‘Fifth taste’ Umami could be beneficial for health, study

Posted by AFN Staff Writers on 27th January 2015
‘Fifth taste’ Umami makes low-fat peanut butter taste better, study
‘Fifth taste’ Umami makes low-fat peanut butter taste better, study

The umami taste could have an important and beneficial role in health, according to Japanese research.

A series of studies published in the journal Flavour in January 2015 found that umami and ‘kokumi’ substances, which modify flavour, could improve the taste of low-fat foods. The series brings together researchers from a range of different disciplines to provide a broad picture of the current understanding of taste.

“In general, our understanding of taste is inferior to our knowledge of the other human senses,” said Ole Mouritsen, Guest editor for the Flavour journal’s special series on umami and Professor of biophysics at the University of Denmark. “An understanding and description of our sensory perception of food requires input from many different scientific disciplines,” he said.

Umami important for health in elderly people

Despite the widely held belief that monosodium glutamate (MSG) is an unhealthy addition to food, researchers from Tohoku University Graduate School of Dentistry, Japan, have shown that the taste it triggers, umami, is important for health, especially in elderly people.

In a small study of 44 elderly patients, the researchers showed that some elderly patients suffered a loss of the umami taste sensation, and that all of the patients studied complained of appetite and weight loss, resulting in poor overall health.

Umami taste receptors also exist in the gut, according to the researchers. They said this suggested that the umami taste sensation functioned in nutrient sensation and modulating digestion in the gut, which could be important for maintaining a healthy daily life.

The researchers suggest that diseases suffered by elderly patients and side effects from their medications could cause taste disorders and reduced salivation. They also found that treatment to improve salivary flow had a beneficial effect on the patients’ taste sensations and could help patients with reduced umami sensitivity.

The discovery of the umami taste

In a separate review, Kumiko Ninomiya of the Umami Information Center in Japan explored umami’s discovery and the hundred-year delay in its global recognition as a basic taste.

Looking at the differences in culinary culture between Europe and Japan, the analysis by Ms Ninomiya highlighted recent collaborative studies with chefs and researchers on the different taste profiles for Japanese and Western soup stocks, and suggests reasons why umami has been more easily accepted by the Japanese.

However, Ms Ninomiya said a recent exchange on cooking methods and diverse types of umami-rich foods in different countries had “facilitated a new approach to culinary science” that could bring “healthier and tastier” solutions.

The importance of umami until now

In 2004 the well-known food commentator Malcolm Gladwell wrote an essay that examined the growing recognition and importance of umami. Mr Gladwell described the move towards using ripe tomatoes, which are a source of umami, by food manufacturer Heinz in its tomato ketchup.

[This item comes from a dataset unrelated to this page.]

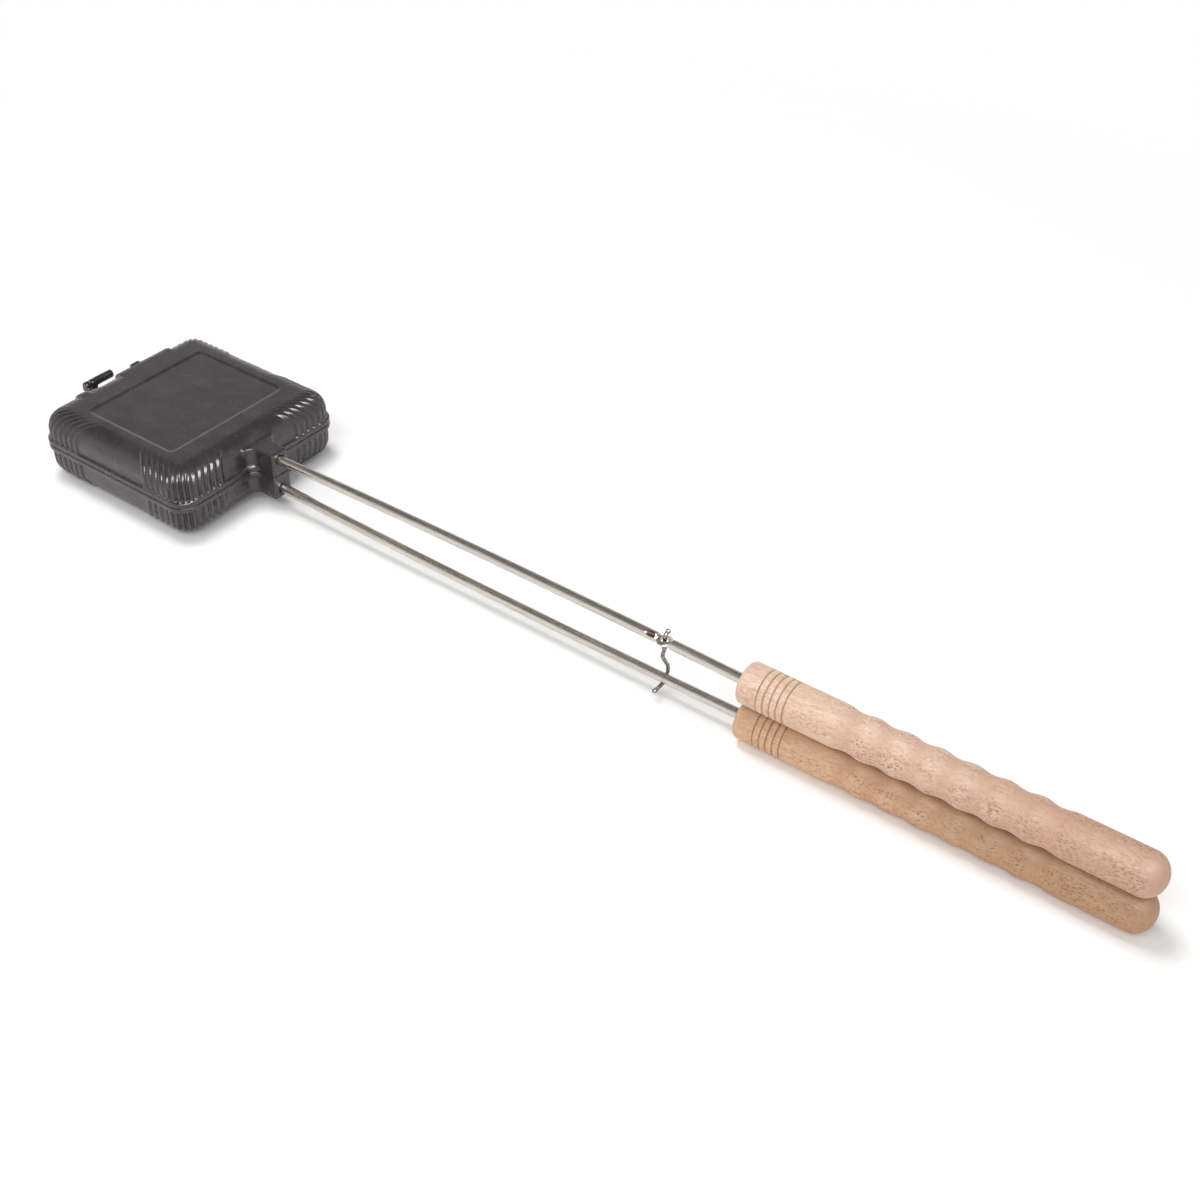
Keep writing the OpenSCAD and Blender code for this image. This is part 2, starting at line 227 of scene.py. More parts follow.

‘Kokumi’ substances ‘significantly’ enhance flavour

Meanwhile, another Japanese study found that ‘kokumi’ substances, such as those found in garlic, onions and scallops, ‘significantly enhanced’ thick flavour, aftertaste and oilness in reduced-fat peanut butter.

‘Kokumi’ substances are known to enhance basic tastes when combined with other flavours, despite having no taste themselves.

The study, undertaken by researchers at the Institute of Food Research and Technologies and the Institute for Innovation in Japan, examined the effect of adding a ‘kokumi’ substance to peanut butter with a reduced-fat content (30 per cent), and had 29 participants compare the taste of this peanut butter with full-fat (50 per cent fat content) peanut butter.

The participants evaluated samples of the reduced-fat peanut butter and full-fat peanut butter model. A panel leader led the group in discussion on the differences and similarities between the samples. They developed a list of sensory attributes that described the sensory characteristics of the products. The participants developed attributes: peanut flavour, saltiness, sweetness, bitterness, thick flavour, aftertaste, continuity of taste, smoothness, and oiliness. The two peanut butters were evaluated based on these characteristics.

The researchers then analysed the data collected from these evaluations and found that the results demonstrated that the addition of the ‘kokumi’ substance increase some sensations that were lacking in the reduced-fat peanut butter. They said these results suggested that the addition of the substance “could improve the flavour of reduced-fat peanut butter” and other low-fat foods.